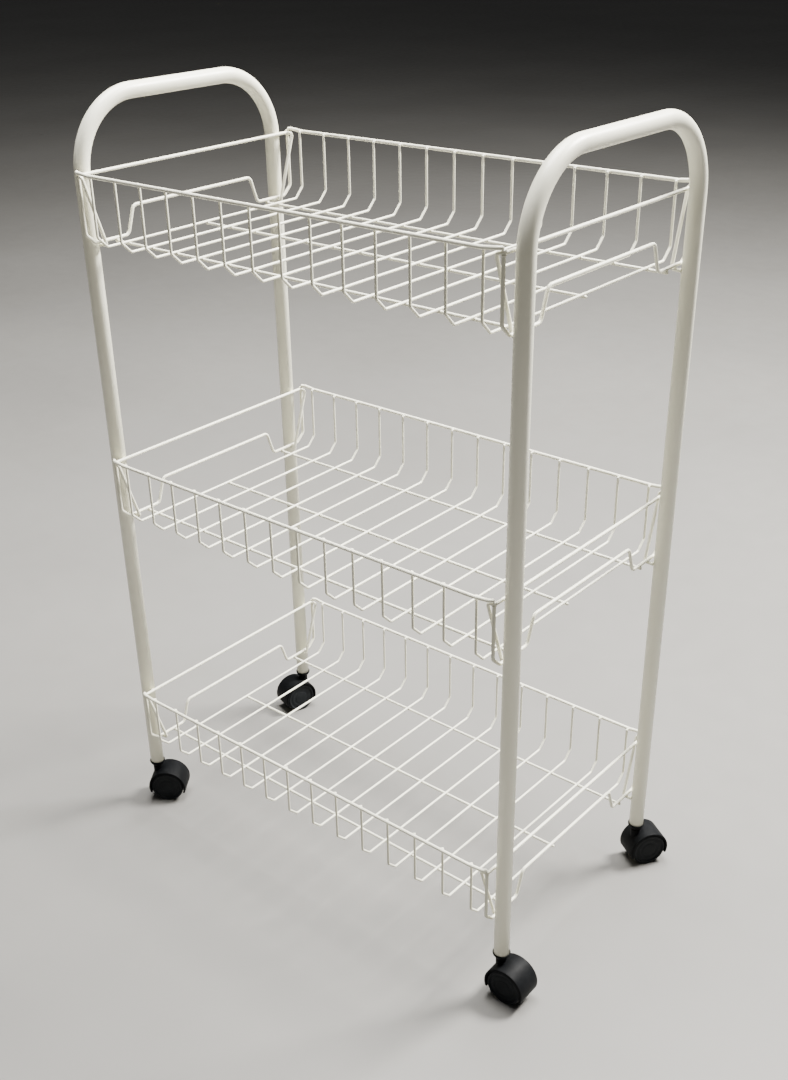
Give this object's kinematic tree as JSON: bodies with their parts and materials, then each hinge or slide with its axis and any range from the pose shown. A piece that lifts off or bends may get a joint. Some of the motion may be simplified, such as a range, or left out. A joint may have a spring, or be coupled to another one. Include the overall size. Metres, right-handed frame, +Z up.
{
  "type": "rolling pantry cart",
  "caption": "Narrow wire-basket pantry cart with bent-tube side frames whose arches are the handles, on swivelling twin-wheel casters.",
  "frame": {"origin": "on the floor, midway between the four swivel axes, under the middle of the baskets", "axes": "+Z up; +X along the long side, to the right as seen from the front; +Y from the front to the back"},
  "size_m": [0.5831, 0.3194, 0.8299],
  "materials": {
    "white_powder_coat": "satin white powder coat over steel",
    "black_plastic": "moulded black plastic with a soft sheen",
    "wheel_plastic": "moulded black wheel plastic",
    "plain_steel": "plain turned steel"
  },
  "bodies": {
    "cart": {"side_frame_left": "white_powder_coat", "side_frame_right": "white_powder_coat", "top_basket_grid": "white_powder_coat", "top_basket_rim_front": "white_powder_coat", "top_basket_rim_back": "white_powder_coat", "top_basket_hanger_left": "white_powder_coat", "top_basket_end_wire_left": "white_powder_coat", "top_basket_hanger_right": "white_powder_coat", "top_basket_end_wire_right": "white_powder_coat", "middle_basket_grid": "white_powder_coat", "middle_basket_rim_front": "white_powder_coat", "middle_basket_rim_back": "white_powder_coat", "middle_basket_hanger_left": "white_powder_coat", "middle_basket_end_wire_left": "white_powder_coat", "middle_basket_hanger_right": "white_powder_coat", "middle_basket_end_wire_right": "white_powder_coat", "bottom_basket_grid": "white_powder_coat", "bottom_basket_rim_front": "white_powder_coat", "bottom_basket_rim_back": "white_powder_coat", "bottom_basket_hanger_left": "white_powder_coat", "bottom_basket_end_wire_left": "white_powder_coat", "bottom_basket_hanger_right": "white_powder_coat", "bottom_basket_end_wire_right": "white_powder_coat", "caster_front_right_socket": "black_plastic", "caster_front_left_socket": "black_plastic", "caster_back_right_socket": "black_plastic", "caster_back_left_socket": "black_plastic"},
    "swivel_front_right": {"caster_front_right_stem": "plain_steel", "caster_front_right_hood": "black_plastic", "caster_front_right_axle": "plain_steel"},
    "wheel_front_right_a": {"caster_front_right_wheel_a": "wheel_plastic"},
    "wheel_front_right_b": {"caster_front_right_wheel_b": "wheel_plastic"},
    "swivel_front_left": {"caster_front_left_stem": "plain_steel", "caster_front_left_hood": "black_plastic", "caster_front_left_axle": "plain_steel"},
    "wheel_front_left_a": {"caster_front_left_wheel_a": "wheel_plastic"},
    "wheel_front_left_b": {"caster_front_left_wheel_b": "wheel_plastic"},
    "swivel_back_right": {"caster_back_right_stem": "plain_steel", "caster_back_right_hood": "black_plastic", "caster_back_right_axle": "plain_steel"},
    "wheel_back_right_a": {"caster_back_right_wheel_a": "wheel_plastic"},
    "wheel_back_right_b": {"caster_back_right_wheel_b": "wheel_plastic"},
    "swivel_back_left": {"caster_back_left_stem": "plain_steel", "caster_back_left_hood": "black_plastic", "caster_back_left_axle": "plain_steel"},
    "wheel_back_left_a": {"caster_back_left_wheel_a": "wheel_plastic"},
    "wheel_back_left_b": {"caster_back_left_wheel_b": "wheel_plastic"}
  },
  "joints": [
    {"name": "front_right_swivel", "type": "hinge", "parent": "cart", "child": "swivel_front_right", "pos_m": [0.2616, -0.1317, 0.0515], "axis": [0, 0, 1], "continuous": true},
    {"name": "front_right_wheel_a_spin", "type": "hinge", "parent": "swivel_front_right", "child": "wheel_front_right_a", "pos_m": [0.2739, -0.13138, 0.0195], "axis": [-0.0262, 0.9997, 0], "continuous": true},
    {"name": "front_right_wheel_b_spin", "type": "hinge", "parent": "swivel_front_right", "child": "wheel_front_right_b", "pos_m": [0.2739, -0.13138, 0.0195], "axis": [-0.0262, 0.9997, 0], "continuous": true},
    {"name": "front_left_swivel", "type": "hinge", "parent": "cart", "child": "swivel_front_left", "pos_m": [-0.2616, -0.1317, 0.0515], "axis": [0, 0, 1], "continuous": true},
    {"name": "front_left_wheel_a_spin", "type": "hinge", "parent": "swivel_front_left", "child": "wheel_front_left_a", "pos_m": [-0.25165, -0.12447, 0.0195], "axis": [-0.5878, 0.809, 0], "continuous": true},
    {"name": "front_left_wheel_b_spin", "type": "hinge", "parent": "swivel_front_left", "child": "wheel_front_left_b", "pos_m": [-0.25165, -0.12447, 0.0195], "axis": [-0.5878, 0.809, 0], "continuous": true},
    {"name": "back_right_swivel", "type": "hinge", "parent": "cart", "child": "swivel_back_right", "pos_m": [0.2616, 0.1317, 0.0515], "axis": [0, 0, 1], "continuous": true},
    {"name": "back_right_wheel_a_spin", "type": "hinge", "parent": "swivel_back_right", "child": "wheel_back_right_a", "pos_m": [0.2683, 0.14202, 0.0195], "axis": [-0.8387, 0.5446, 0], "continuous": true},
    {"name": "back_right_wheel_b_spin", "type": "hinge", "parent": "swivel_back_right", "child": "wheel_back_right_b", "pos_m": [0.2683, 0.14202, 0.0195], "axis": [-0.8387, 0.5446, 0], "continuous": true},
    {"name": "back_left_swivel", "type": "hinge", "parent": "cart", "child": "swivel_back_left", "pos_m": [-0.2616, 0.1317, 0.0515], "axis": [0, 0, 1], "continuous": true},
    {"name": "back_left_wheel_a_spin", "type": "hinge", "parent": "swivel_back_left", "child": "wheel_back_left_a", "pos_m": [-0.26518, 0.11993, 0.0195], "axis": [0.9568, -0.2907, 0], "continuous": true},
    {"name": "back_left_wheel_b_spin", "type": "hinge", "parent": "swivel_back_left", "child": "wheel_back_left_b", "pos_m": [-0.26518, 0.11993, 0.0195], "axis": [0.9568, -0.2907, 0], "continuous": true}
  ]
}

□ □ □

What the exercise asks
Copy out the whole listing exactly as written.

Output for this task
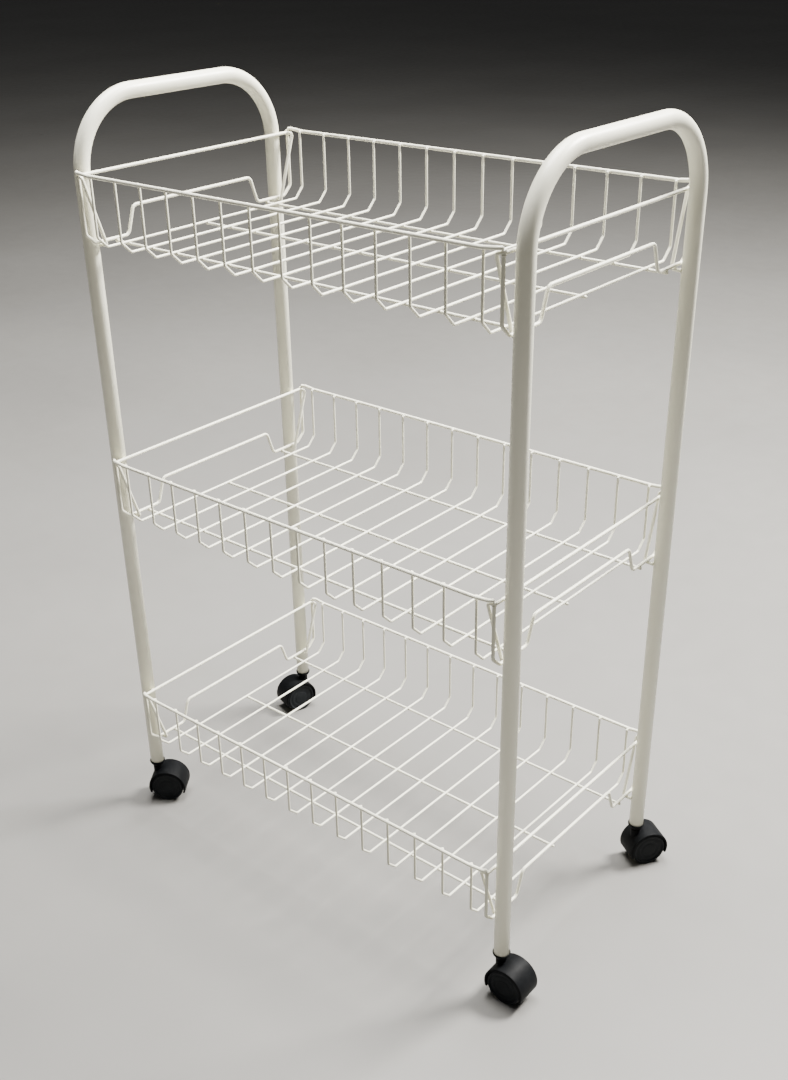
Give this object's kinematic tree as JSON: bodies with their parts and materials, then each hinge or slide with its axis and any range from the pose shown. A piece that lifts off or bends may get a joint. Some of the motion may be simplified, such as a range, or left out. A joint may have a spring, or be coupled to another one. Include the overall size. Metres, right-handed frame, +Z up.
{
  "type": "rolling pantry cart",
  "caption": "Narrow wire-basket pantry cart with bent-tube side frames whose arches are the handles, on swivelling twin-wheel casters.",
  "frame": {"origin": "on the floor, midway between the four swivel axes, under the middle of the baskets", "axes": "+Z up; +X along the long side, to the right as seen from the front; +Y from the front to the back"},
  "size_m": [0.5831, 0.3194, 0.8299],
  "materials": {
    "white_powder_coat": "satin white powder coat over steel",
    "black_plastic": "moulded black plastic with a soft sheen",
    "wheel_plastic": "moulded black wheel plastic",
    "plain_steel": "plain turned steel"
  },
  "bodies": {
    "cart": {"side_frame_left": "white_powder_coat", "side_frame_right": "white_powder_coat", "top_basket_grid": "white_powder_coat", "top_basket_rim_front": "white_powder_coat", "top_basket_rim_back": "white_powder_coat", "top_basket_hanger_left": "white_powder_coat", "top_basket_end_wire_left": "white_powder_coat", "top_basket_hanger_right": "white_powder_coat", "top_basket_end_wire_right": "white_powder_coat", "middle_basket_grid": "white_powder_coat", "middle_basket_rim_front": "white_powder_coat", "middle_basket_rim_back": "white_powder_coat", "middle_basket_hanger_left": "white_powder_coat", "middle_basket_end_wire_left": "white_powder_coat", "middle_basket_hanger_right": "white_powder_coat", "middle_basket_end_wire_right": "white_powder_coat", "bottom_basket_grid": "white_powder_coat", "bottom_basket_rim_front": "white_powder_coat", "bottom_basket_rim_back": "white_powder_coat", "bottom_basket_hanger_left": "white_powder_coat", "bottom_basket_end_wire_left": "white_powder_coat", "bottom_basket_hanger_right": "white_powder_coat", "bottom_basket_end_wire_right": "white_powder_coat", "caster_front_right_socket": "black_plastic", "caster_front_left_socket": "black_plastic", "caster_back_right_socket": "black_plastic", "caster_back_left_socket": "black_plastic"},
    "swivel_front_right": {"caster_front_right_stem": "plain_steel", "caster_front_right_hood": "black_plastic", "caster_front_right_axle": "plain_steel"},
    "wheel_front_right_a": {"caster_front_right_wheel_a": "wheel_plastic"},
    "wheel_front_right_b": {"caster_front_right_wheel_b": "wheel_plastic"},
    "swivel_front_left": {"caster_front_left_stem": "plain_steel", "caster_front_left_hood": "black_plastic", "caster_front_left_axle": "plain_steel"},
    "wheel_front_left_a": {"caster_front_left_wheel_a": "wheel_plastic"},
    "wheel_front_left_b": {"caster_front_left_wheel_b": "wheel_plastic"},
    "swivel_back_right": {"caster_back_right_stem": "plain_steel", "caster_back_right_hood": "black_plastic", "caster_back_right_axle": "plain_steel"},
    "wheel_back_right_a": {"caster_back_right_wheel_a": "wheel_plastic"},
    "wheel_back_right_b": {"caster_back_right_wheel_b": "wheel_plastic"},
    "swivel_back_left": {"caster_back_left_stem": "plain_steel", "caster_back_left_hood": "black_plastic", "caster_back_left_axle": "plain_steel"},
    "wheel_back_left_a": {"caster_back_left_wheel_a": "wheel_plastic"},
    "wheel_back_left_b": {"caster_back_left_wheel_b": "wheel_plastic"}
  },
  "joints": [
    {"name": "front_right_swivel", "type": "hinge", "parent": "cart", "child": "swivel_front_right", "pos_m": [0.2616, -0.1317, 0.0515], "axis": [0, 0, 1], "continuous": true},
    {"name": "front_right_wheel_a_spin", "type": "hinge", "parent": "swivel_front_right", "child": "wheel_front_right_a", "pos_m": [0.2739, -0.13138, 0.0195], "axis": [-0.0262, 0.9997, 0], "continuous": true},
    {"name": "front_right_wheel_b_spin", "type": "hinge", "parent": "swivel_front_right", "child": "wheel_front_right_b", "pos_m": [0.2739, -0.13138, 0.0195], "axis": [-0.0262, 0.9997, 0], "continuous": true},
    {"name": "front_left_swivel", "type": "hinge", "parent": "cart", "child": "swivel_front_left", "pos_m": [-0.2616, -0.1317, 0.0515], "axis": [0, 0, 1], "continuous": true},
    {"name": "front_left_wheel_a_spin", "type": "hinge", "parent": "swivel_front_left", "child": "wheel_front_left_a", "pos_m": [-0.25165, -0.12447, 0.0195], "axis": [-0.5878, 0.809, 0], "continuous": true},
    {"name": "front_left_wheel_b_spin", "type": "hinge", "parent": "swivel_front_left", "child": "wheel_front_left_b", "pos_m": [-0.25165, -0.12447, 0.0195], "axis": [-0.5878, 0.809, 0], "continuous": true},
    {"name": "back_right_swivel", "type": "hinge", "parent": "cart", "child": "swivel_back_right", "pos_m": [0.2616, 0.1317, 0.0515], "axis": [0, 0, 1], "continuous": true},
    {"name": "back_right_wheel_a_spin", "type": "hinge", "parent": "swivel_back_right", "child": "wheel_back_right_a", "pos_m": [0.2683, 0.14202, 0.0195], "axis": [-0.8387, 0.5446, 0], "continuous": true},
    {"name": "back_right_wheel_b_spin", "type": "hinge", "parent": "swivel_back_right", "child": "wheel_back_right_b", "pos_m": [0.2683, 0.14202, 0.0195], "axis": [-0.8387, 0.5446, 0], "continuous": true},
    {"name": "back_left_swivel", "type": "hinge", "parent": "cart", "child": "swivel_back_left", "pos_m": [-0.2616, 0.1317, 0.0515], "axis": [0, 0, 1], "continuous": true},
    {"name": "back_left_wheel_a_spin", "type": "hinge", "parent": "swivel_back_left", "child": "wheel_back_left_a", "pos_m": [-0.26518, 0.11993, 0.0195], "axis": [0.9568, -0.2907, 0], "continuous": true},
    {"name": "back_left_wheel_b_spin", "type": "hinge", "parent": "swivel_back_left", "child": "wheel_back_left_b", "pos_m": [-0.26518, 0.11993, 0.0195], "axis": [0.9568, -0.2907, 0], "continuous": true}
  ]
}